Şunu bir kez daha iliklerimize kadar hissettik ki; ‘Başarı Allah'a aittir; bize düşense çalışmak ve tevekküldür. İyilikler Allah'tan kötülükler nefsimizdendir; her şeye rağmen gevşemek, üzülmek bize yakışmaz; inanıyorsak her halükarda kazanan biziz!'
'Kalplerin sahibi Allah'tır, onları dilediği şekilde evirip çevirir. Bize düşen insanların bize taraf olması için hırslanmak/ısrarcı olmak değil; davet ve tebliğdir.'
Karşılaşılan her insana verdiğimiz bir selam, ettiğimiz tebessüm ve sohbetlerle gönüller fethedildi. İnsanlar, camiamızın dününü ve bugününü en yetkin ağızlardan bire bir tanıma imkanı buldu, onların gerçekliğini kendi ağzından dinleyip Müslümanların samimiyetine inandı.

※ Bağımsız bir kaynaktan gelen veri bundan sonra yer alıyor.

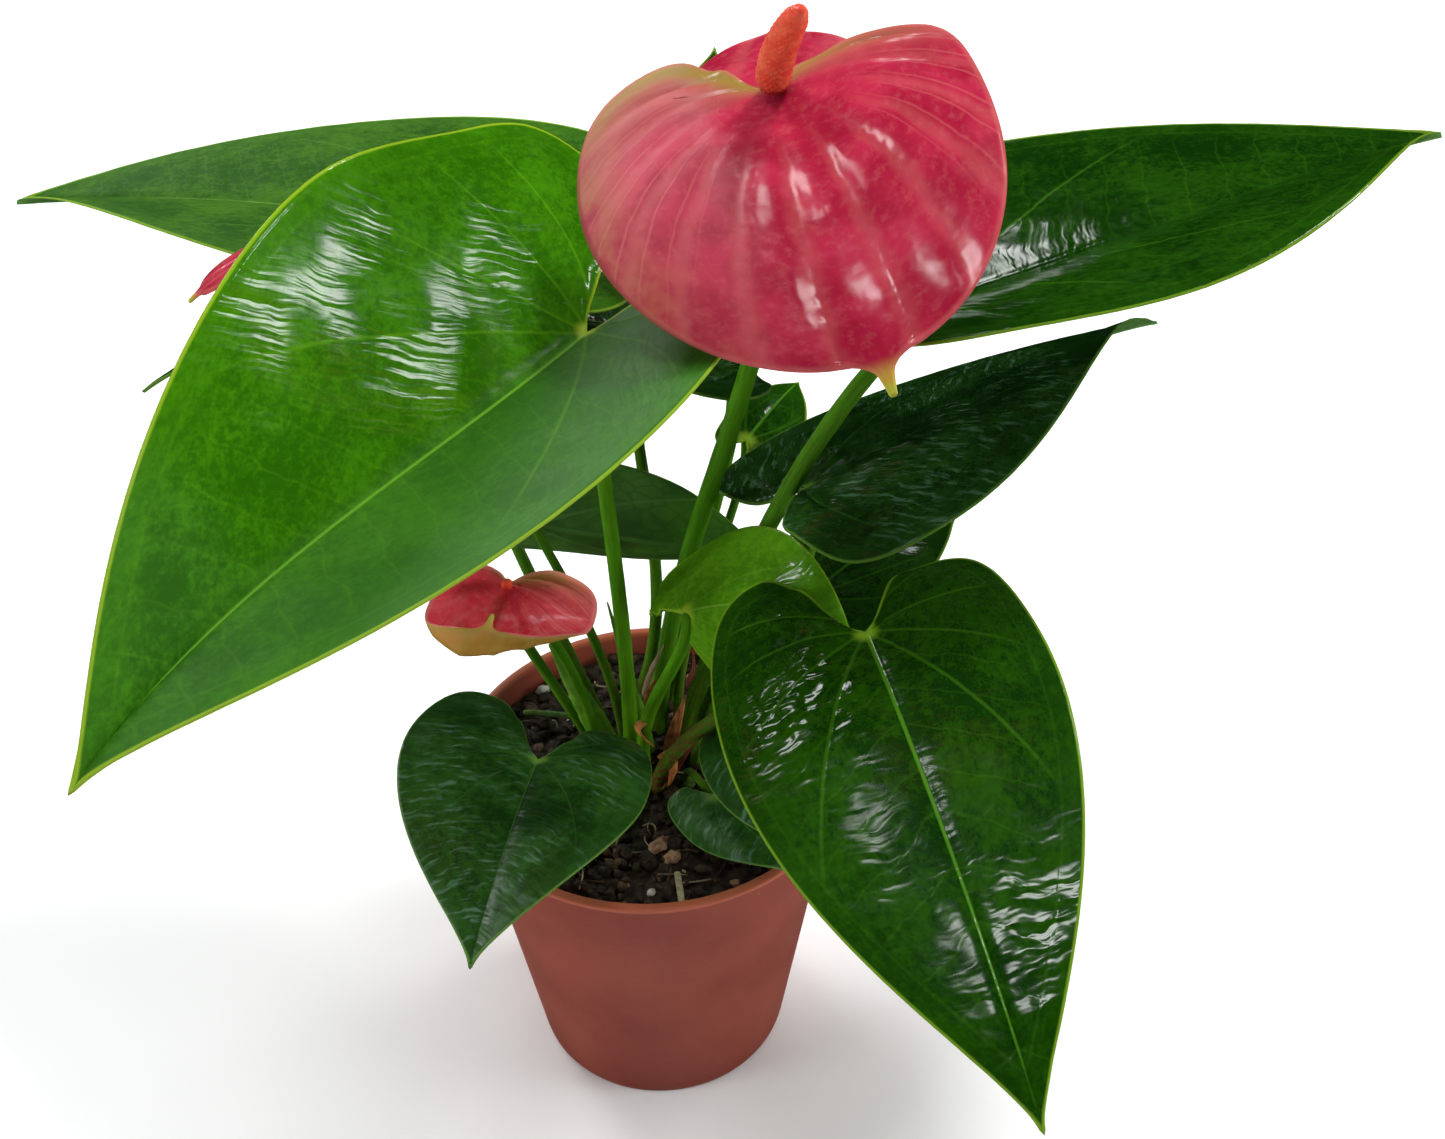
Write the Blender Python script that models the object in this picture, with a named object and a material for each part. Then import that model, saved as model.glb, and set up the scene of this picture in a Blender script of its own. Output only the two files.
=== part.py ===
"""A potted flamingo flower: a terracotta plastic pot filled with peat, fourteen
heart shaped leaves on their stalks, four blooms and the sheaths at the crown.

+Z is up and the origin is the middle of the pot's flat base. Helper functions
work in millimetres, and mesh_object turns them into metres.
"""
import math

import bmesh
import bpy
import numpy as np

MM = 0.001
GAP = 0.3

# The pot, a nine centimetre nursery size
RIM_RADIUS = 45.0
POT_HEIGHT = 86.0
BASE_RADIUS = 31.4
WALL = 1.2
FLOOR = 1.8
BAND_BOTTOM = 69.0
BAND_STEP = 1.1
LIP = 0.9
POT_SIDES = 48
DRAIN_COUNT = 4
DRAIN_RADIUS = 3.0
DRAIN_CIRCLE = 20.0

# The peat
SOIL_TOP = 80.5
SOIL_BUMP = 0.8
SOIL_RINGS = (0.0, 0.35, 0.7, 1.0)

# Blades and stalks
LEAF_THICKNESS = 0.7
SPATHE_THICKNESS = 0.8
FOOT_TOP = 84.0
FOOT_LENGTH = 14.0
HOLE_CLEARANCE = 0.35
OUTLINE_STEPS = 8
LOBE_STEPS = 6
WIDEST_AT = 0.12
ROUND_LOBES = (0.88, 0.88)

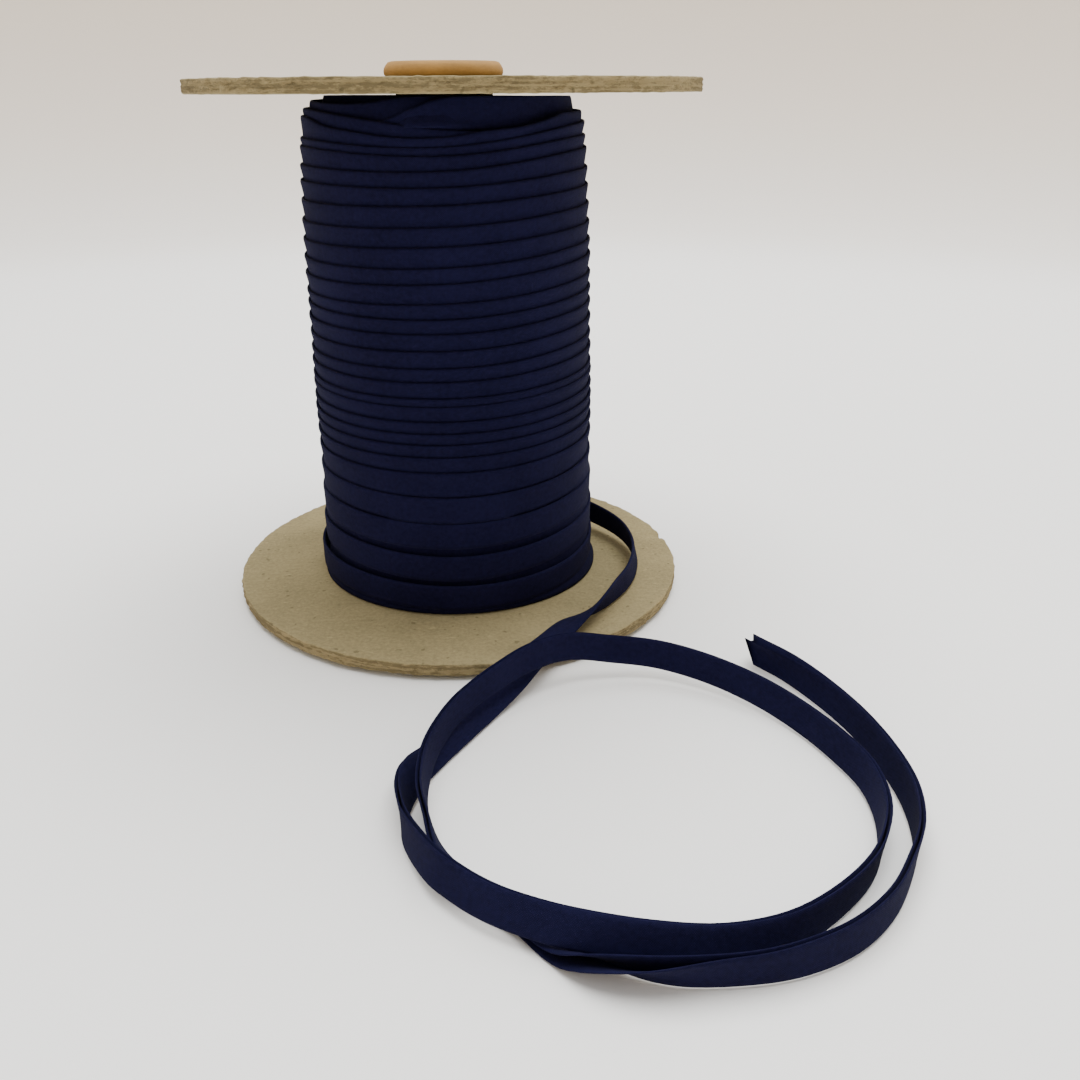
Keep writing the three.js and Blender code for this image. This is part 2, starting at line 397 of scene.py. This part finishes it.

Yoğun bir çalışma atmosferi, davetçi kişiliğinin sabrı, tahammülü ve hikmetli duruşuna farklı mekanlarda defalarca şahitlik edildi.
"Duruşları dik, söylemleri doğru, niyetleri sağlam, amaçları hak/adalet, konuşmaları doğruluk" olan insanlar, HÜDA PAR, bu benim sesim, nefesim, elim ve ayağımdır diyebileceği insanları kazandılar...
Ey HÜDA PAR'lılar hala kazanmadığınızı mı düşünüyorsunuz?